Task goal => Copy out the line that contains "for (const [name, leaf]", the line that contains "for node in", and every line between them, exactly, and nothing else.

◆ ◆ ◆ ◆ ◆

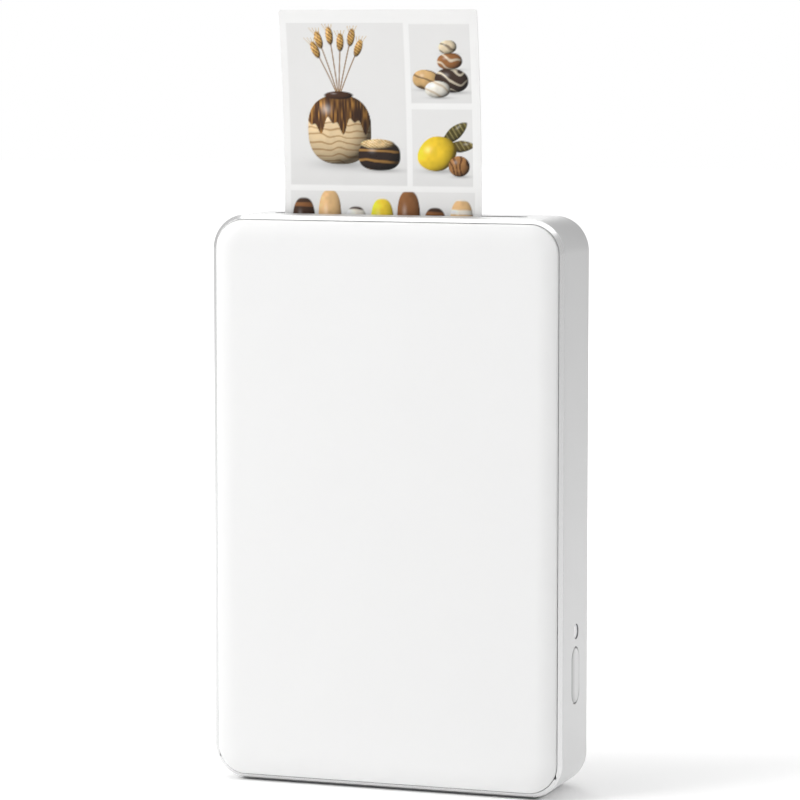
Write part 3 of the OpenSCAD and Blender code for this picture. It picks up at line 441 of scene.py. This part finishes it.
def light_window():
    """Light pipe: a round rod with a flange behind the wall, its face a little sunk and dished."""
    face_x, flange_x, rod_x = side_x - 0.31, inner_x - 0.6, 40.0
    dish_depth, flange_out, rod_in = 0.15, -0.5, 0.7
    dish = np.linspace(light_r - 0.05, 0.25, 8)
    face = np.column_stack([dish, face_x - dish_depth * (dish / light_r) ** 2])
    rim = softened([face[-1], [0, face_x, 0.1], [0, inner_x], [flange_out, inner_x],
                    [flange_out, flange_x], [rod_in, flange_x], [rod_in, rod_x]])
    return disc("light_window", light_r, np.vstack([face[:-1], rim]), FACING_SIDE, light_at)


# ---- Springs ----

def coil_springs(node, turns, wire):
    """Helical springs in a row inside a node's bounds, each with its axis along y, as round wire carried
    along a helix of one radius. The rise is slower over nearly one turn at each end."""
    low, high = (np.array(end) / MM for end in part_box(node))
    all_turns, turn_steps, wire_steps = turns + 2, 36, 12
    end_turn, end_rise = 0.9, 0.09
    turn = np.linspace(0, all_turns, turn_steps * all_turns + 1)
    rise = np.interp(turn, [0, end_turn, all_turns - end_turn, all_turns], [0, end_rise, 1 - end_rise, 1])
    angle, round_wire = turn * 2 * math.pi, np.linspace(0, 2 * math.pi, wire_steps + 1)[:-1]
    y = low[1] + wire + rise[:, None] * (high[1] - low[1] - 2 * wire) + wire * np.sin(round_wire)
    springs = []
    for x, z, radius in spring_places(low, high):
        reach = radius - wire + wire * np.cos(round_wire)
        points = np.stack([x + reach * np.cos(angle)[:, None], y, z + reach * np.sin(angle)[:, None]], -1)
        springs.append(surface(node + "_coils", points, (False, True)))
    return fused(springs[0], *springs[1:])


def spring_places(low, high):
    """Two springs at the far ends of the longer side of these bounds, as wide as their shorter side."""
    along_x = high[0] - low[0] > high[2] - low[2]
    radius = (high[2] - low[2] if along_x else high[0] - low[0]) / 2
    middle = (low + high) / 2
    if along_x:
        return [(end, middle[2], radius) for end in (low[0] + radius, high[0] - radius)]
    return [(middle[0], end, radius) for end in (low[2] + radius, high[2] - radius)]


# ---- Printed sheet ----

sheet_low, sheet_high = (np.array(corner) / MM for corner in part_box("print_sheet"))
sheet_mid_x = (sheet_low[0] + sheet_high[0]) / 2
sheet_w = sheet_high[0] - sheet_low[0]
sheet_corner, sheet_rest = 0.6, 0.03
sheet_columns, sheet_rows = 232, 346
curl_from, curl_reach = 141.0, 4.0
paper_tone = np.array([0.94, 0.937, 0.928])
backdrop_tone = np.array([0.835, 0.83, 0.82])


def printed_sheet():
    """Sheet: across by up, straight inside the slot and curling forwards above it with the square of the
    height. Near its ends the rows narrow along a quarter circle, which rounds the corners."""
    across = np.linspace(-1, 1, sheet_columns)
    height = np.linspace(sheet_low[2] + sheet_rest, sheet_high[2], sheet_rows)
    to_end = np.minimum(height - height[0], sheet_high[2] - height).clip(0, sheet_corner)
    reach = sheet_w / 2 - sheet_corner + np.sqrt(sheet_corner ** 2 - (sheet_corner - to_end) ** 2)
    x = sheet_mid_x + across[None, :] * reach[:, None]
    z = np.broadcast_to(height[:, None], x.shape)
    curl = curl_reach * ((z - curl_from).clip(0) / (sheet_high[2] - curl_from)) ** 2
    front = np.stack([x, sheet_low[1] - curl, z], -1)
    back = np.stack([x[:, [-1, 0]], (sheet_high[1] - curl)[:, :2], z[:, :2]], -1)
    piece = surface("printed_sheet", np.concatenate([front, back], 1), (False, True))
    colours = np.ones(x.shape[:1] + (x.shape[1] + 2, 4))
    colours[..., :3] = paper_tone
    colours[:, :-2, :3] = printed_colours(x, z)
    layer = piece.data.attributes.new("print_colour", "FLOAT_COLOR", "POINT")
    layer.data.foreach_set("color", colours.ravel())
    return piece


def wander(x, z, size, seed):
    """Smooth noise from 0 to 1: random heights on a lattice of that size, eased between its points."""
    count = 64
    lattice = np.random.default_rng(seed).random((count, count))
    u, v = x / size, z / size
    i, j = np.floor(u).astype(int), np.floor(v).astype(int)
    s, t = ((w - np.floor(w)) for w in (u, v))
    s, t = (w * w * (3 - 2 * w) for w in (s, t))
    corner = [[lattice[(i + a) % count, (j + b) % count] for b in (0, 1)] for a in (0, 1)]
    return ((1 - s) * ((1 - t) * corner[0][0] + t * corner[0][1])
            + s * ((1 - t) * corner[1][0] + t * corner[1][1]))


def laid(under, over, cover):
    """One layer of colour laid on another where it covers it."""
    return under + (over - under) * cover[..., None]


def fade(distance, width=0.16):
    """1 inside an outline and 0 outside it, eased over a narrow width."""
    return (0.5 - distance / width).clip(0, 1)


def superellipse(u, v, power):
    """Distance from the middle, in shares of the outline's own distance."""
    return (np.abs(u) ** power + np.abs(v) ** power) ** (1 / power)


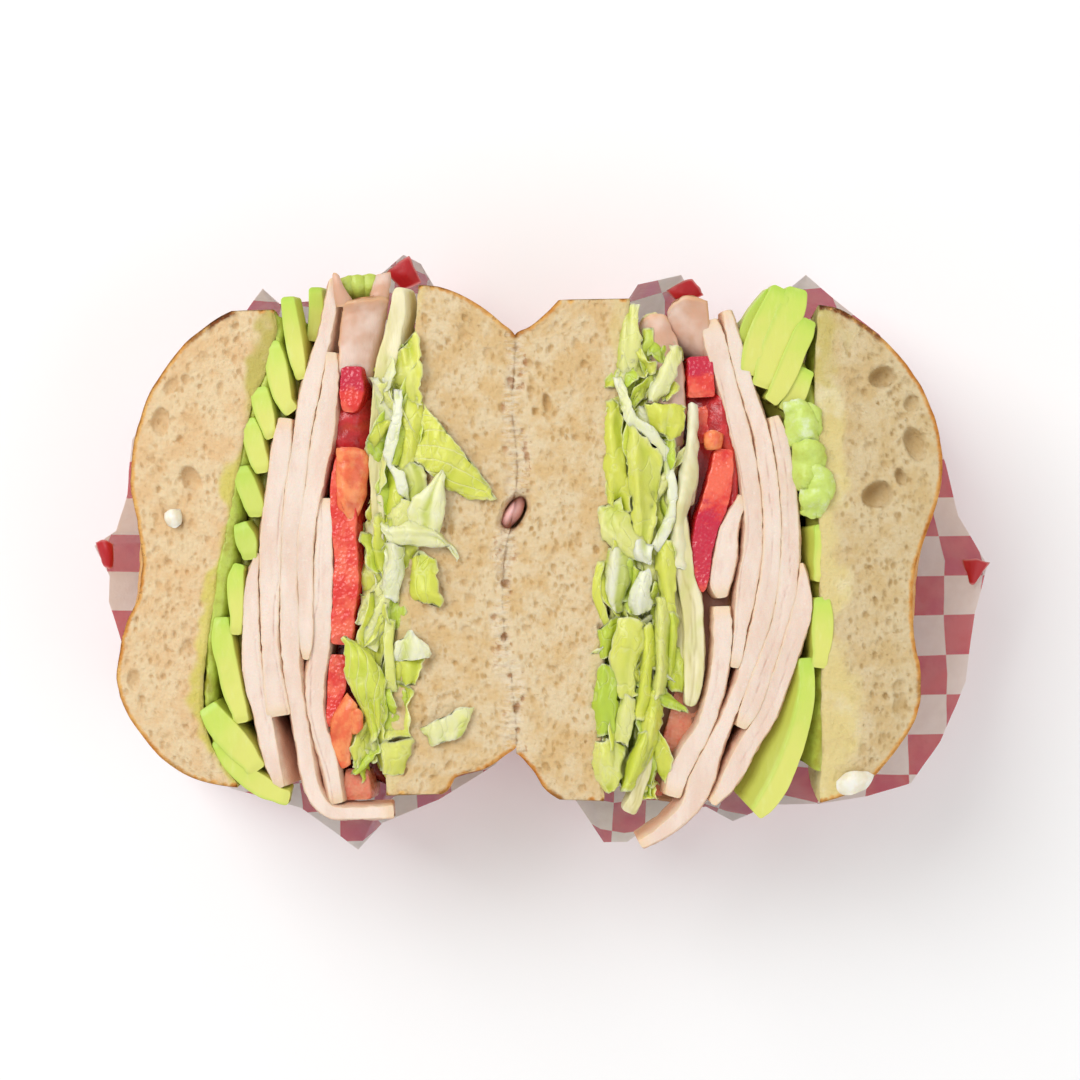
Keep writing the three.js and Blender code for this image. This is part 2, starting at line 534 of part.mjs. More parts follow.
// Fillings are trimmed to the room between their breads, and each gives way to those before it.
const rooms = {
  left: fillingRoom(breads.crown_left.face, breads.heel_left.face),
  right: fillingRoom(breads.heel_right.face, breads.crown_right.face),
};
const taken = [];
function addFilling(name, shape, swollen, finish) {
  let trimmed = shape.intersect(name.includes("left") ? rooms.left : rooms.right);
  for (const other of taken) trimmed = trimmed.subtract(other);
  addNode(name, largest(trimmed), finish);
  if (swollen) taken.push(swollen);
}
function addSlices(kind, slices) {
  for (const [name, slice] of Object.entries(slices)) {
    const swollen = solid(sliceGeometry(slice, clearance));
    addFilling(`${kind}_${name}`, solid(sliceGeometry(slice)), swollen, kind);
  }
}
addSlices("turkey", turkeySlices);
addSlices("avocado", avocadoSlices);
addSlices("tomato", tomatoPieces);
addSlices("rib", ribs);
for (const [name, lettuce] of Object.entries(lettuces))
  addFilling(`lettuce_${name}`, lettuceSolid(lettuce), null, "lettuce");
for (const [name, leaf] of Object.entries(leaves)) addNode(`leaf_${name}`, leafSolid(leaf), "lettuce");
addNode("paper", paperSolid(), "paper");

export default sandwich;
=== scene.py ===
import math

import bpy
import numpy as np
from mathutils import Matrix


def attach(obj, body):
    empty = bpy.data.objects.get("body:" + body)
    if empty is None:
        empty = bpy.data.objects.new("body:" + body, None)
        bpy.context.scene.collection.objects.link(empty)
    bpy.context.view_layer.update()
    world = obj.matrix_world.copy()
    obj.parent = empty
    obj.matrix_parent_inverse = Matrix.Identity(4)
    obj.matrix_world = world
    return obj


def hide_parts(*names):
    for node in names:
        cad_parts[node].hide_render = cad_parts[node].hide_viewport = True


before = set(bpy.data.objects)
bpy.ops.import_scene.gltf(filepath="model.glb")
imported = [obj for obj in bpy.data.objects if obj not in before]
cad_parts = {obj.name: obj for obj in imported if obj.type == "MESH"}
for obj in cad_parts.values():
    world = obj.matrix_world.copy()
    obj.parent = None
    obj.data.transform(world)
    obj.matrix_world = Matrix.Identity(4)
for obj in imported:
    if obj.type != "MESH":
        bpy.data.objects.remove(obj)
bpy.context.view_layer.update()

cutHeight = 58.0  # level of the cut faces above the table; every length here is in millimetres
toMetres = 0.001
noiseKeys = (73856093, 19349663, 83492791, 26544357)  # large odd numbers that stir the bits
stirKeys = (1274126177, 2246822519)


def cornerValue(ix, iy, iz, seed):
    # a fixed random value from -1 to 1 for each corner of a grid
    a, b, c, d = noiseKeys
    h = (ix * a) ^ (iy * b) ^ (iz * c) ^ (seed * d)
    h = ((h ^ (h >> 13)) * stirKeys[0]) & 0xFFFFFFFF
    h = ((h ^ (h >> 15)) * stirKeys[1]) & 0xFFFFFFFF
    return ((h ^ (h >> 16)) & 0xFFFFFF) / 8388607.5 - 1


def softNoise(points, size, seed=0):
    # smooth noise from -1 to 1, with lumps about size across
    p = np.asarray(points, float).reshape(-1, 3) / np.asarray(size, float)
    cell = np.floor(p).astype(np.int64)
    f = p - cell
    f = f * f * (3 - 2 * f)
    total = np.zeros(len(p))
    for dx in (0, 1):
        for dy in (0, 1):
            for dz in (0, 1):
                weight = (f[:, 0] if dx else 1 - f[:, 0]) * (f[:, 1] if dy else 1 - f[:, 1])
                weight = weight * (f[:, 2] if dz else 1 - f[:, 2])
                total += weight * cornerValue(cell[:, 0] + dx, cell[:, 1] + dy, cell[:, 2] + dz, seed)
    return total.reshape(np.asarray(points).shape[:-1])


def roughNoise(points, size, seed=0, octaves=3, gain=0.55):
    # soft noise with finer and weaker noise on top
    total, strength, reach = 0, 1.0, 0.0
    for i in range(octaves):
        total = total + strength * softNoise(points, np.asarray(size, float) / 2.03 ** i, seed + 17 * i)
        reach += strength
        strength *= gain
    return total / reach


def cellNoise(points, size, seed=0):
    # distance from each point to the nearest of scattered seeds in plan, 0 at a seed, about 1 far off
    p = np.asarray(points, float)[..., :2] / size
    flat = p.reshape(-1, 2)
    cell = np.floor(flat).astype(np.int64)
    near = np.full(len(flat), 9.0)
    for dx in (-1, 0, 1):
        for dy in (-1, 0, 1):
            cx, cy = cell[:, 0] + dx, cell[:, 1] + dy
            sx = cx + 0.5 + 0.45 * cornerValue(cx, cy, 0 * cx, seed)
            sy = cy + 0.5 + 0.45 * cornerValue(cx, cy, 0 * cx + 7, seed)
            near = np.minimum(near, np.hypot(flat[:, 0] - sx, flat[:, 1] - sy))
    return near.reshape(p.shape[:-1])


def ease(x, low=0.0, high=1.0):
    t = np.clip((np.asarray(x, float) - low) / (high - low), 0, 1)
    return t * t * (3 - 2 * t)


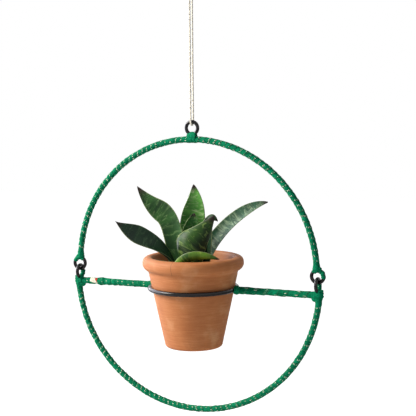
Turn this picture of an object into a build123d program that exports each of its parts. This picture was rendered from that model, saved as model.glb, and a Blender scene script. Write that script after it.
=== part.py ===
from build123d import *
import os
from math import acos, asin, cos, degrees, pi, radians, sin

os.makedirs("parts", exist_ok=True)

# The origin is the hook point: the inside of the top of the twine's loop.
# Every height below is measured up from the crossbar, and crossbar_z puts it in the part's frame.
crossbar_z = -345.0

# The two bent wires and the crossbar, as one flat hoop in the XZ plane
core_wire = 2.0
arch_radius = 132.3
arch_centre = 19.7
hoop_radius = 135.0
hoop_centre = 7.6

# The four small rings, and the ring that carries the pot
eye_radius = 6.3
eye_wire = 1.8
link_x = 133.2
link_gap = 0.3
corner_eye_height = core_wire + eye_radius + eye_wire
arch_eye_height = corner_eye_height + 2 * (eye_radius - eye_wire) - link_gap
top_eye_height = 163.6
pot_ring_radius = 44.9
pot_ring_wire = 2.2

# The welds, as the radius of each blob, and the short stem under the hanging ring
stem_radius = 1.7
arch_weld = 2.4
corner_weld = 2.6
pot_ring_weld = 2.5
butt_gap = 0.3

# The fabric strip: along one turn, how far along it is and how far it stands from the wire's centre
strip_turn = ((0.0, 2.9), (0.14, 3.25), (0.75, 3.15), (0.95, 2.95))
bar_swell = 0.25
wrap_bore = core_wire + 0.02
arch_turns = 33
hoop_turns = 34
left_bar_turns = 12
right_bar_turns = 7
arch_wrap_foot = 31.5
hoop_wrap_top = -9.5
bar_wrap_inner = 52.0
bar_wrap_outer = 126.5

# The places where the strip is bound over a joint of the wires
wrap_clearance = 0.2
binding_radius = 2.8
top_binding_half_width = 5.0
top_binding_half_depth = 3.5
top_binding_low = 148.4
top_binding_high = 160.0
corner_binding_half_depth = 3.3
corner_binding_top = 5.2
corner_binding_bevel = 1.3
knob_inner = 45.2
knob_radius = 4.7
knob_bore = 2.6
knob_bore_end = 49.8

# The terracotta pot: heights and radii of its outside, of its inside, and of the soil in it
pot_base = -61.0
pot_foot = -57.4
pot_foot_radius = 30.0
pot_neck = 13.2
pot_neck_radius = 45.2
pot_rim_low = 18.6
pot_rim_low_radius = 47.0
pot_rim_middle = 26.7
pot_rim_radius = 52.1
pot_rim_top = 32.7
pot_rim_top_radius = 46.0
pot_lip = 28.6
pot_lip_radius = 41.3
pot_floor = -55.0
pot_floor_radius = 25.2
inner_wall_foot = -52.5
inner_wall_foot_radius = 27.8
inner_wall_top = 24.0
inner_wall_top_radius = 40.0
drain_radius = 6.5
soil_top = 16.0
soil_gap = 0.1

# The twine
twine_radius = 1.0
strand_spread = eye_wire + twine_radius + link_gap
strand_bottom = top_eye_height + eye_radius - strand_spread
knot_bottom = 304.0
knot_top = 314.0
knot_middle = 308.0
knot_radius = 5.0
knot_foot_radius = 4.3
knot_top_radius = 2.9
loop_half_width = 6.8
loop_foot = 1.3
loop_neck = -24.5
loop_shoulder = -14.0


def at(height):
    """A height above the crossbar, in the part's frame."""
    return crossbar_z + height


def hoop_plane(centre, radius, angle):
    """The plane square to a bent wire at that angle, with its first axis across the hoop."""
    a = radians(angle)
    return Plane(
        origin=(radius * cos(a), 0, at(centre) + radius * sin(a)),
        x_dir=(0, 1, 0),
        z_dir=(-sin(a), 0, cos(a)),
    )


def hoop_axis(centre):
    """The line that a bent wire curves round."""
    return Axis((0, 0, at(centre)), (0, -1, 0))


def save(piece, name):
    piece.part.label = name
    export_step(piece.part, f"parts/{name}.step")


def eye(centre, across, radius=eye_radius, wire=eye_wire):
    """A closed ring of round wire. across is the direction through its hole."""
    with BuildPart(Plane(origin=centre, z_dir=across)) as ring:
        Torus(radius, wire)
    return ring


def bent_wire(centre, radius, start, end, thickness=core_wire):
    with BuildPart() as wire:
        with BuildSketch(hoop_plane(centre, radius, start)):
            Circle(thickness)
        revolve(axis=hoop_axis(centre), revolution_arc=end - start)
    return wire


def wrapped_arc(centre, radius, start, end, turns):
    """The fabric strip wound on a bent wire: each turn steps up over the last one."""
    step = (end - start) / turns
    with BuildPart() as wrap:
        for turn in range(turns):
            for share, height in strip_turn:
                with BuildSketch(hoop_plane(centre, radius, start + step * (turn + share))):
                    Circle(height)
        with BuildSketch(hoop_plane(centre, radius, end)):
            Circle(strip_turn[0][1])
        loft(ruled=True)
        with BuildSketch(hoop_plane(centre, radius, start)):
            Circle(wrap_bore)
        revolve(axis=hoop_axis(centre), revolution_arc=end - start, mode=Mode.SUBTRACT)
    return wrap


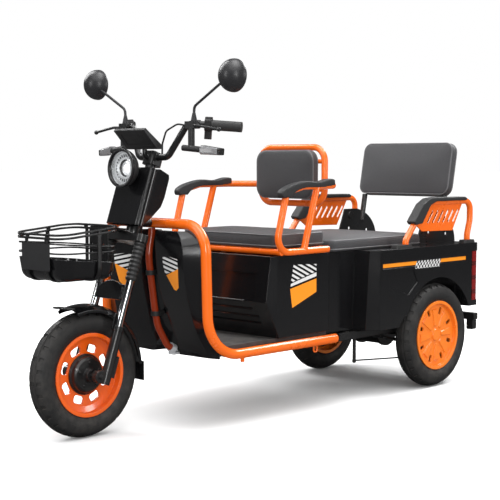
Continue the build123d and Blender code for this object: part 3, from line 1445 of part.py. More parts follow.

◆ ◆ ◆ ◆ ◆

Response =>
for (const [name, leaf] of Object.entries(leaves)) addNode(`leaf_${name}`, leafSolid(leaf), "lettuce");
addNode("paper", paperSolid(), "paper");

export default sandwich;
=== scene.py ===
import math

import bpy
import numpy as np
from mathutils import Matrix


def attach(obj, body):
    empty = bpy.data.objects.get("body:" + body)
    if empty is None:
        empty = bpy.data.objects.new("body:" + body, None)
        bpy.context.scene.collection.objects.link(empty)
    bpy.context.view_layer.update()
    world = obj.matrix_world.copy()
    obj.parent = empty
    obj.matrix_parent_inverse = Matrix.Identity(4)
    obj.matrix_world = world
    return obj


def hide_parts(*names):
    for node in names:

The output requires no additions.